PURPOSE. To investigate the molecular mechanism for cytosolic phospholipase A2 (cPLA2) regulation and its association to platelet-derived growth factor (PDGF)-induced cell proliferation.
METHODS. cPLA2 was examined using human lens epithelial (HLE) B3 cells. Reactive oxygen species (ROS) generation induced by PDGF was analyzed by luminescence assay. Cell proliferation was measured by cell counting and by BrdU assay. Human cPLA2 gene was cloned via RT-PCR followed by sitedirected mutagenesis to construct HLE B3 cells expressing either inactive cPLA2 enzyme with S228A mutation (S228A), or cPLA2 truncated at the calcium-binding C2 domain (C2D).
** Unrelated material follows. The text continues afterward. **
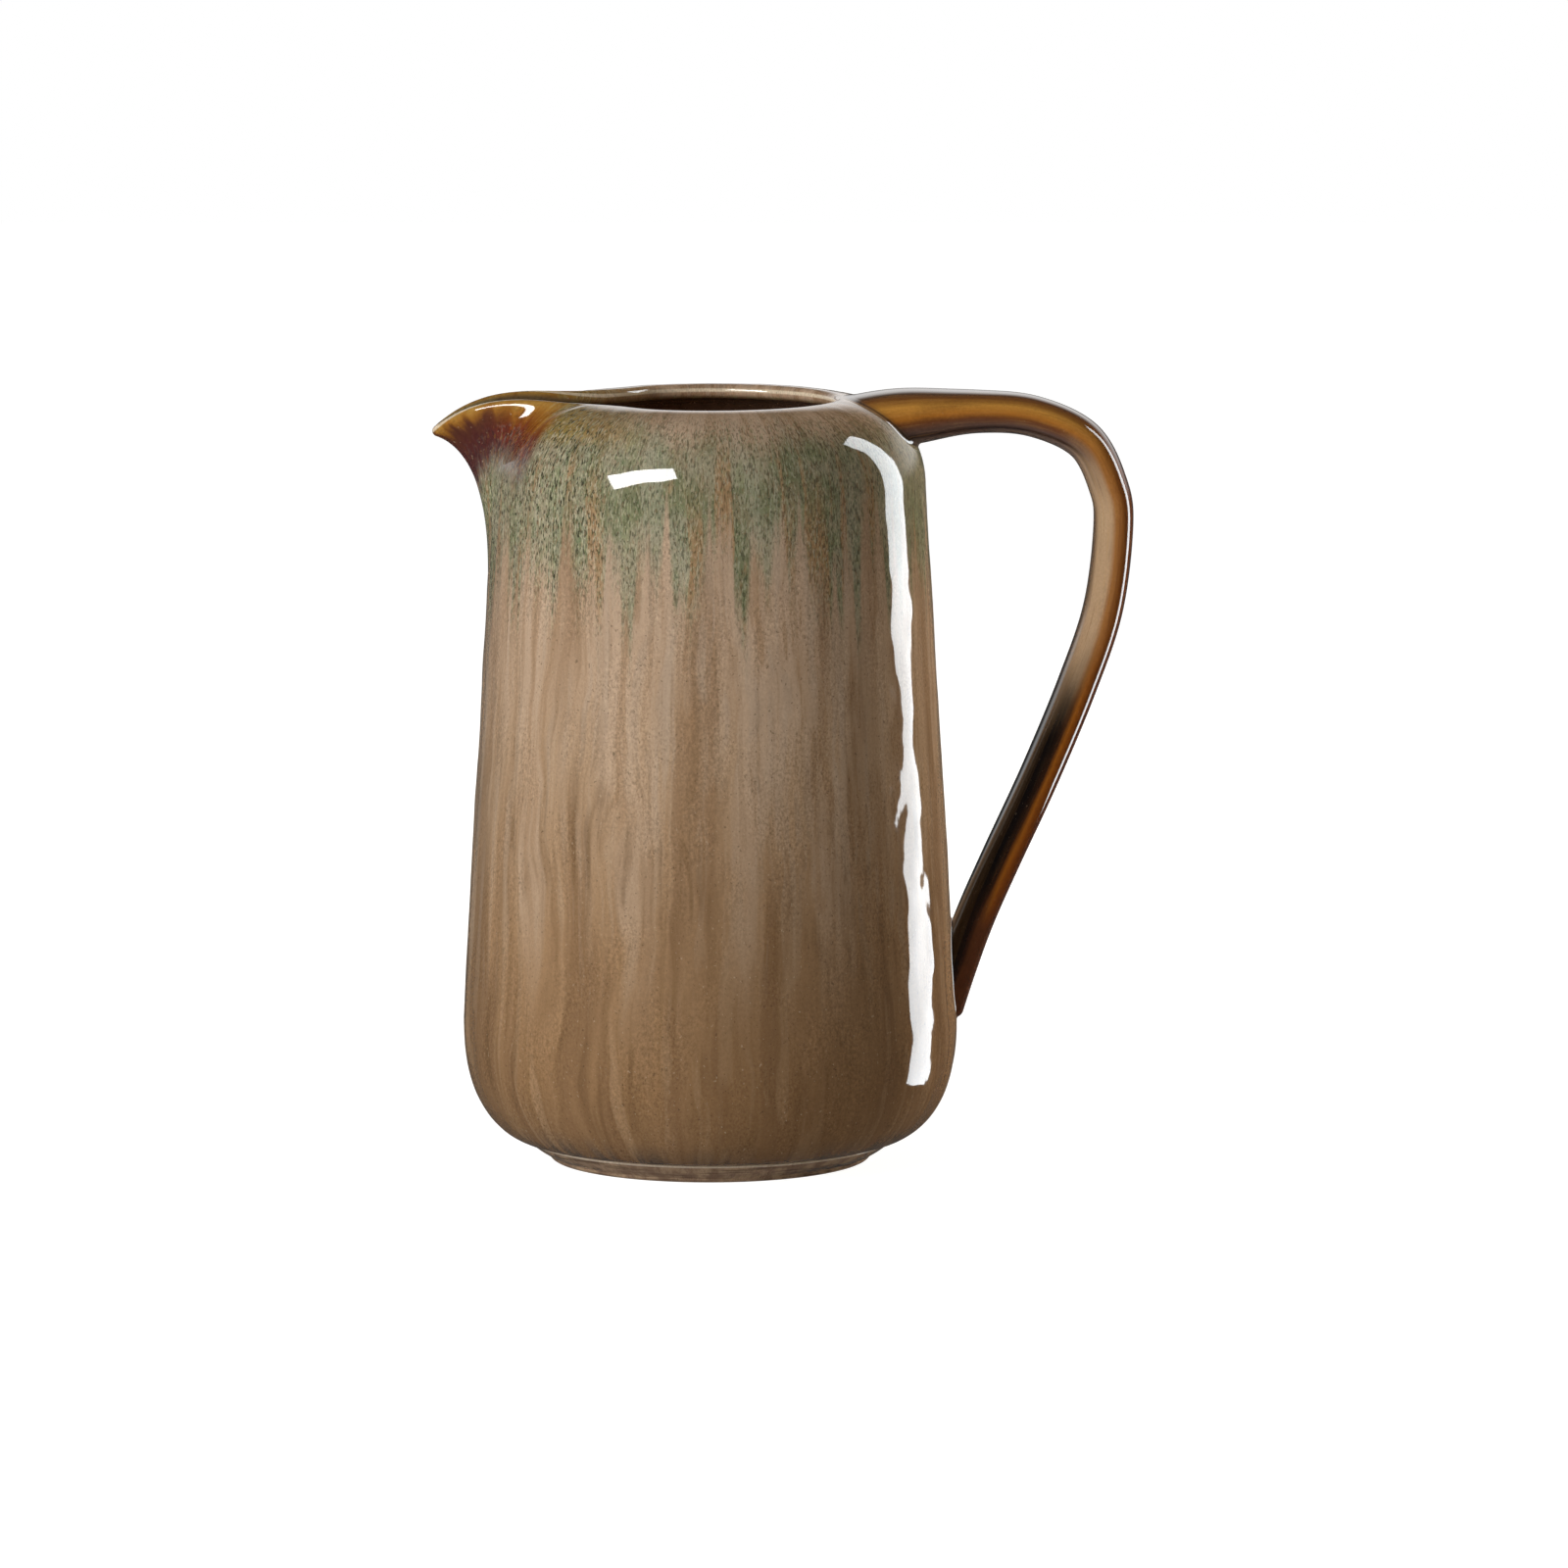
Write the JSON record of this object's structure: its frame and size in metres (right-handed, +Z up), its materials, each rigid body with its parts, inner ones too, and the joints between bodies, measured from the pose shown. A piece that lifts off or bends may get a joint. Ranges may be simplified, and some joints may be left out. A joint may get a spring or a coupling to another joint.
{
  "type": "stoneware jug",
  "caption": "Wheel-thrown glazed stoneware jug with a domed shoulder, drawn pouring lip, strap handle and turned foot ring, for pouring drinks or holding flowers.",
  "frame": {"origin": "centre of the foot ring's standing edge, on the axis of the thrown body", "axes": "+Z up along the axis of the thrown body, the pouring lip towards -X, the handle towards +X"},
  "size_m": [0.1902, 0.135, 0.2102],
  "materials": {
    "body_glaze": "glossy tan reactive glaze with soft vertical runs, a grey-green speckled band below the rim and an amber lip",
    "foot_glaze": "thin grey-brown glaze over stoneware, wiped bare on the standing edge",
    "handle_glaze": "glossy amber-brown glaze that breaks to pale green and violet on the edges"
  },
  "bodies": {
    "root": {"body": "body_glaze", "foot_ring": "foot_glaze", "handle": "handle_glaze", "upper_slip_joint": "handle_glaze", "lower_slip_joint": "handle_glaze"}
  },
  "joints": []
}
Activity of cPLA2 was measured by arachidonic acid (AA) release from cell membranes using [3H]-arachidonic acid prelabeled cells. The effect of intracellular calcium level on cPLA2 function was examined by treating cells with ionomycin (calcium influx), thapsgargin (endoplasmic reticulum [ER] calcium store release) or 1,2-bis(o-aminophenoxy)ethane-N,N,N,N-tetraacetic acid tetrakis (BAPTA; calcium chelator). Activation of extracellular signal–regulated kinases (ERK), JNK, p38, or Akt was detected by Western blot analysis using specific antibodies.
RESULTS. S228A mutant showed suppressed PDGF-induced reactive oxygen species generation, ERK and JNK activation (no effect on p38 or Akt), and cell proliferation in comparison with the vector alone (Vec) control. Calcium-binding C2 domain cells lost the ability of membrane translocation and activation of cPLA2. PDGF cell signaling was calcium-dependent, and the calcium was supplied either from the external flux or endoplasmic reticulum store. However, enrichment of cellular calcium not only augmented PDGF function, but also demonstrated a cPLA2-dependent calcium-signaling cascade that led to cell proliferation.
CONCLUSIONS. cPLA2 is regulated by calcium mobilization and mitogen-activated protein kinases (MAPK) activation. Both PDGF mitogenic action and calcium signaling are cPLA2-dependent.